▸ **Task details**
Quote exactly and only this range of lines in the data below: the line that holds "for name in" to the line that holds "if empty is", both included.

▸ **Stored data**
+++
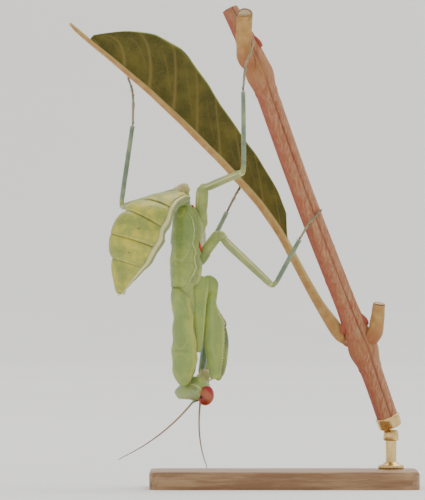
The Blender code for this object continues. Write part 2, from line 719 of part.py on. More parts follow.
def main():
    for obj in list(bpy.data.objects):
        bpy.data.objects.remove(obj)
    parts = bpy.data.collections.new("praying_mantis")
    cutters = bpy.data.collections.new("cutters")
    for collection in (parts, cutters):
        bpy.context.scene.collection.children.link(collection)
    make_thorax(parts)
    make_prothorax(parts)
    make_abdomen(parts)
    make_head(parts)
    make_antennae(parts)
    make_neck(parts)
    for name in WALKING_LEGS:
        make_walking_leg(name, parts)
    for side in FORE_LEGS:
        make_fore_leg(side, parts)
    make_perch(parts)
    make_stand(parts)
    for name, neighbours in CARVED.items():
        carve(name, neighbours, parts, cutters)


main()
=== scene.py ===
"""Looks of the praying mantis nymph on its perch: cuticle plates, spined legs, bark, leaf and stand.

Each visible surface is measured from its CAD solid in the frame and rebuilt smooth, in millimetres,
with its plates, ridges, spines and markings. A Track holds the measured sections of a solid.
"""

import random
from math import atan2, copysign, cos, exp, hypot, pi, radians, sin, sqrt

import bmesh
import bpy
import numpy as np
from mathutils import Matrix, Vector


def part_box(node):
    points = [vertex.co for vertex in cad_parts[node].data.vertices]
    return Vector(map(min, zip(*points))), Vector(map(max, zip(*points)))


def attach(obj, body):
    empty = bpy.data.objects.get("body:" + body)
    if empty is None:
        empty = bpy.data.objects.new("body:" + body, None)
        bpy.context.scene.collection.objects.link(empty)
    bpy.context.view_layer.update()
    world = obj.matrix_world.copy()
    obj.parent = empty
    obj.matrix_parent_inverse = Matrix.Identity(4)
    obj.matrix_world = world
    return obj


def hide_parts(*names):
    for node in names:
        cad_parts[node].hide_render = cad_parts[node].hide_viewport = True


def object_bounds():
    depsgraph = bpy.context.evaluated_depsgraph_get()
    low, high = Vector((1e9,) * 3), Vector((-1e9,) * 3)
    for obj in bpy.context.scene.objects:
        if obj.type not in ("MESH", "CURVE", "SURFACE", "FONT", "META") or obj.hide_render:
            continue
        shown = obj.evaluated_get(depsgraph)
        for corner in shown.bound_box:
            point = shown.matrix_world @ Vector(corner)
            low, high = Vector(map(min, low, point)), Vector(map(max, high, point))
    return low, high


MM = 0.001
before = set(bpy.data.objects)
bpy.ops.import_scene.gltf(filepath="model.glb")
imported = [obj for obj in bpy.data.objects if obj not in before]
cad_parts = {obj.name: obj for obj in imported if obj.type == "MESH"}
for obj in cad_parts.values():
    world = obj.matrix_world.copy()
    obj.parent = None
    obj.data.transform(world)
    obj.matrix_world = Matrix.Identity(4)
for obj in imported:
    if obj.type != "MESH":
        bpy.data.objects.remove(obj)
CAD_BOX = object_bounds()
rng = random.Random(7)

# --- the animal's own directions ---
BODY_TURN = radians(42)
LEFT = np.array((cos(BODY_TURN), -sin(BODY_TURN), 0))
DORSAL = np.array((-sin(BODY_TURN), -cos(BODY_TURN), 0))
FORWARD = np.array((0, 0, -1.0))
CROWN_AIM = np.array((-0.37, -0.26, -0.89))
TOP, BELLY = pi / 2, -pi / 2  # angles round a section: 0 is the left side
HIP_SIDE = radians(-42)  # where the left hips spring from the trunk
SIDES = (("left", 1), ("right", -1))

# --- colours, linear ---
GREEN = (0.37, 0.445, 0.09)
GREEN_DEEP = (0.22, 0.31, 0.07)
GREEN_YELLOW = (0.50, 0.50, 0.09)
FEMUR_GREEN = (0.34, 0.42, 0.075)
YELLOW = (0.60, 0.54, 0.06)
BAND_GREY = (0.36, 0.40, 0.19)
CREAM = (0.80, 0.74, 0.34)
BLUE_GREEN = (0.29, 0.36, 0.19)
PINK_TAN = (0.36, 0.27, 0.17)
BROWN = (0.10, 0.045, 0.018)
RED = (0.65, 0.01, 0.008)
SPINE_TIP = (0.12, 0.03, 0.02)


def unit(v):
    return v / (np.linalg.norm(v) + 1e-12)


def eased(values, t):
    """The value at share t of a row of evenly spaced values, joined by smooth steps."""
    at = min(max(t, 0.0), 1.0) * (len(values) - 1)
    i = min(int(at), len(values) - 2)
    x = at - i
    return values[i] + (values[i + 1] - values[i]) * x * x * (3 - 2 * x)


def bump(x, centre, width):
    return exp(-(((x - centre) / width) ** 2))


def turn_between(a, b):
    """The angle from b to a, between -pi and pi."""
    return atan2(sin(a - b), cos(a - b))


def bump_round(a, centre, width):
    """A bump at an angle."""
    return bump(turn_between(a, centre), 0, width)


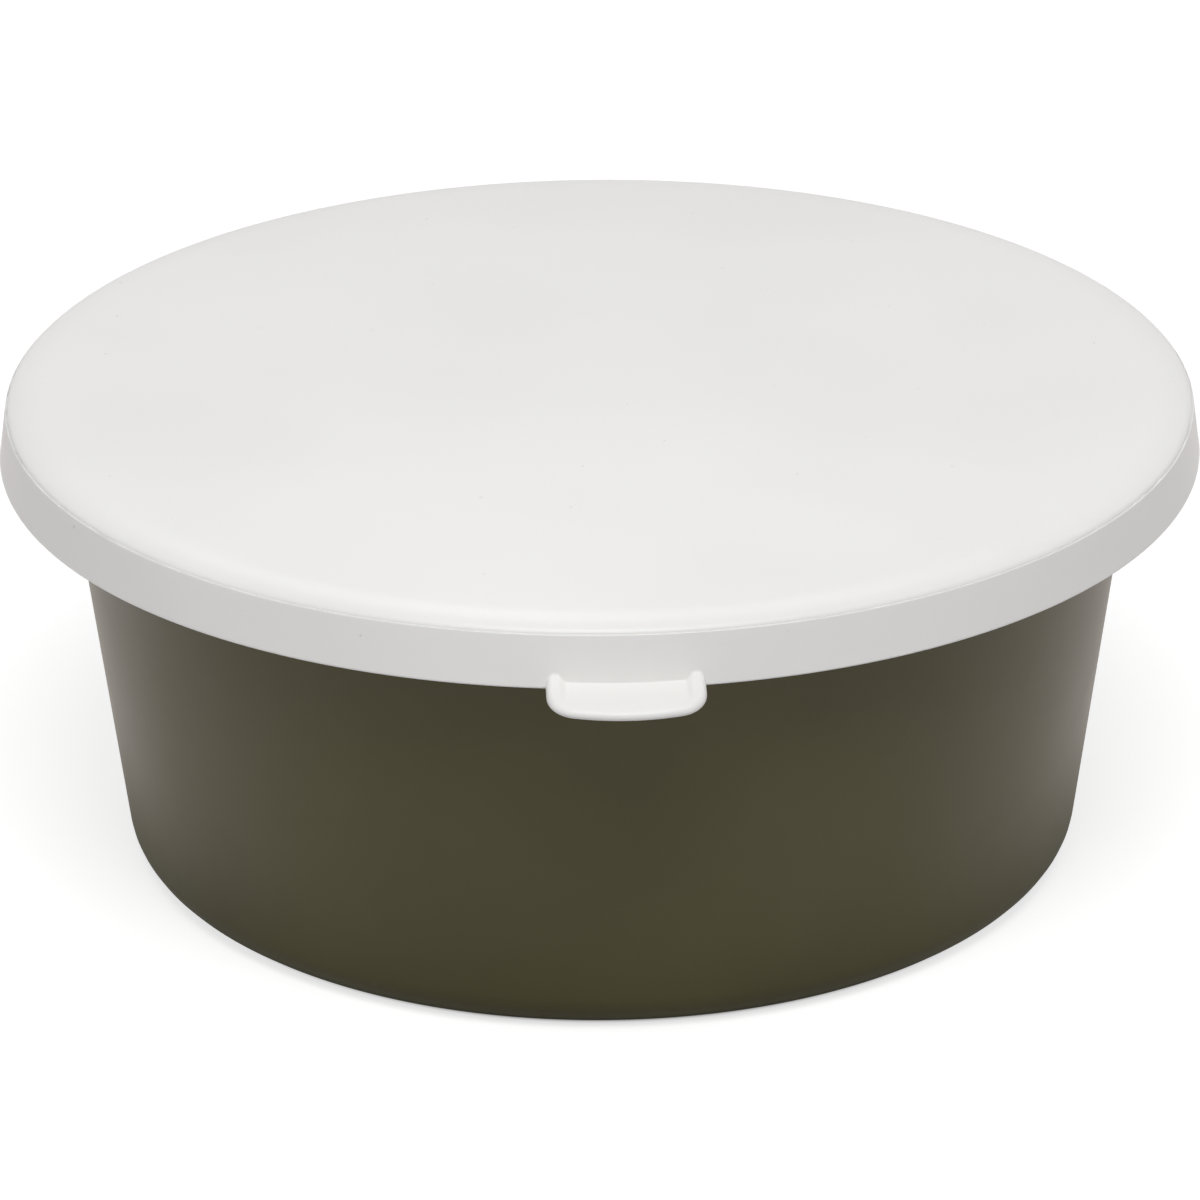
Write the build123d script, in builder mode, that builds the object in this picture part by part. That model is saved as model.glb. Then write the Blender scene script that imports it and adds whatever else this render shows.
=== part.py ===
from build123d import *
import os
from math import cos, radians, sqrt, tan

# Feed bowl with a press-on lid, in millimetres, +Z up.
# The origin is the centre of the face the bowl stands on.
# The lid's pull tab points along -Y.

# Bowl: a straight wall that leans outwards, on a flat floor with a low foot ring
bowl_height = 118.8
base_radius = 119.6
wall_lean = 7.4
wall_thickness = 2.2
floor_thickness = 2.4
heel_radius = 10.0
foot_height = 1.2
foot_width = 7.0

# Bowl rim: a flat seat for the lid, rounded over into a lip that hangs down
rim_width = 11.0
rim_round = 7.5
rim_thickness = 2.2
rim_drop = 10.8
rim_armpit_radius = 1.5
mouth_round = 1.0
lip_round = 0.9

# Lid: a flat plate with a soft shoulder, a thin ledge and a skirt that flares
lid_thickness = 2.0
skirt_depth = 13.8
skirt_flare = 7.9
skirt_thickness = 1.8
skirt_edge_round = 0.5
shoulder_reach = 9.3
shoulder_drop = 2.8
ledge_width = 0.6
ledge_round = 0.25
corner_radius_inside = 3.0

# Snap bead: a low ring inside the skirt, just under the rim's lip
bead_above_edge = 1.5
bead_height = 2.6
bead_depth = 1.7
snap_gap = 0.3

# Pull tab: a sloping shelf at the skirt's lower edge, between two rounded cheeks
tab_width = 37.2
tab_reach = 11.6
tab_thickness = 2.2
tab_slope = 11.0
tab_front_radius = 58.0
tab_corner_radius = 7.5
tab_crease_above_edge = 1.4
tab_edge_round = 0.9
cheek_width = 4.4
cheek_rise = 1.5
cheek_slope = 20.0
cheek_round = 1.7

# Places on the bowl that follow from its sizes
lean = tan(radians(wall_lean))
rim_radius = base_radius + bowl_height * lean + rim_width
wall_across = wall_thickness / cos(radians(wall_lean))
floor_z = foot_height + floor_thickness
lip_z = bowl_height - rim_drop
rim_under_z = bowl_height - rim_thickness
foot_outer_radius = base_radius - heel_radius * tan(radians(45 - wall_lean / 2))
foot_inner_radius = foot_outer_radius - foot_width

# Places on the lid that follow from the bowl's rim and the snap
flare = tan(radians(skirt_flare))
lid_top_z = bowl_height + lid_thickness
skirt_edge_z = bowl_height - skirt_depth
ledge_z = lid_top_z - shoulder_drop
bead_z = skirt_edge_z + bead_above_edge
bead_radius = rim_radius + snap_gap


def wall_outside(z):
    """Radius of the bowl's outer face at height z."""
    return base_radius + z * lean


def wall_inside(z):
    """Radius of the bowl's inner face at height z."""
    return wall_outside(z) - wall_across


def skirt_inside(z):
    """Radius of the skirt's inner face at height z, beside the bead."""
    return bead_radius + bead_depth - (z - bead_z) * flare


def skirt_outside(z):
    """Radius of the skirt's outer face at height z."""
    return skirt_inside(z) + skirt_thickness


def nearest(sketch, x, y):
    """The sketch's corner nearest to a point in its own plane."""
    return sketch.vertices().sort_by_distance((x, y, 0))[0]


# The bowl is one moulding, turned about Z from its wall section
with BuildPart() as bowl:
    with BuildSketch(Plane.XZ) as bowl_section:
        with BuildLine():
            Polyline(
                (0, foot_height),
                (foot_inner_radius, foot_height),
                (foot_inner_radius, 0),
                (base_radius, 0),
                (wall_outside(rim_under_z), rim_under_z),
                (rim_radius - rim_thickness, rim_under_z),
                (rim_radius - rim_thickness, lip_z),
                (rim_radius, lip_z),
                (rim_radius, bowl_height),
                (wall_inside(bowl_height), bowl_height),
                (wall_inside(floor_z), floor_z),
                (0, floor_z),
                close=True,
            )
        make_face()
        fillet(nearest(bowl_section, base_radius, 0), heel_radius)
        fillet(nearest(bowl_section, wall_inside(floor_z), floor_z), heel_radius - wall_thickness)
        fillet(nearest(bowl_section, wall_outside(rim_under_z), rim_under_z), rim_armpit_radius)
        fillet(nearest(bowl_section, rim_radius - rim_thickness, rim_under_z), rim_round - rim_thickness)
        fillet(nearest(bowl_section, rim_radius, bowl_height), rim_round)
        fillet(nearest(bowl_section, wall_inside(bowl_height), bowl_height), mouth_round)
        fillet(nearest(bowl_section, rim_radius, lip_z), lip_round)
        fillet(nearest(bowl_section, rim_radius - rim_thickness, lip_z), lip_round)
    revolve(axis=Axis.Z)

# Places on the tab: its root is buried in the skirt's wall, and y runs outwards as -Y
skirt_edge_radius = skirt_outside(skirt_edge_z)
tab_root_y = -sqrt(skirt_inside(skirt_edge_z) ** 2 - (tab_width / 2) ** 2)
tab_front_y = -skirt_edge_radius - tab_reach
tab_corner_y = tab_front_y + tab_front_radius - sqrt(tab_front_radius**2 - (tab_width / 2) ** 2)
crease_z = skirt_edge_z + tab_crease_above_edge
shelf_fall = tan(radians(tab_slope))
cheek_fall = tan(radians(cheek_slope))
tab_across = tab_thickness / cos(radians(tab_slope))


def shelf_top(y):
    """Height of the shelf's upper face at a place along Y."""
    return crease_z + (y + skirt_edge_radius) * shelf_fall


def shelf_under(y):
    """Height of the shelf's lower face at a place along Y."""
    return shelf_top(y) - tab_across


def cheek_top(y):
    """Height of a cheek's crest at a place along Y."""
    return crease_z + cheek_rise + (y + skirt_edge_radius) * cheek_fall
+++
▸ **Correct response**
    for name in WALKING_LEGS:
        make_walking_leg(name, parts)
    for side in FORE_LEGS:
        make_fore_leg(side, parts)
    make_perch(parts)
    make_stand(parts)
    for name, neighbours in CARVED.items():
        carve(name, neighbours, parts, cutters)


main()
=== scene.py ===
"""Looks of the praying mantis nymph on its perch: cuticle plates, spined legs, bark, leaf and stand.

Each visible surface is measured from its CAD solid in the frame and rebuilt smooth, in millimetres,
with its plates, ridges, spines and markings. A Track holds the measured sections of a solid.
"""

import random
from math import atan2, copysign, cos, exp, hypot, pi, radians, sin, sqrt

import bmesh
import bpy
import numpy as np
from mathutils import Matrix, Vector


def part_box(node):
    points = [vertex.co for vertex in cad_parts[node].data.vertices]
    return Vector(map(min, zip(*points))), Vector(map(max, zip(*points)))


def attach(obj, body):
    empty = bpy.data.objects.get("body:" + body)
    if empty is None:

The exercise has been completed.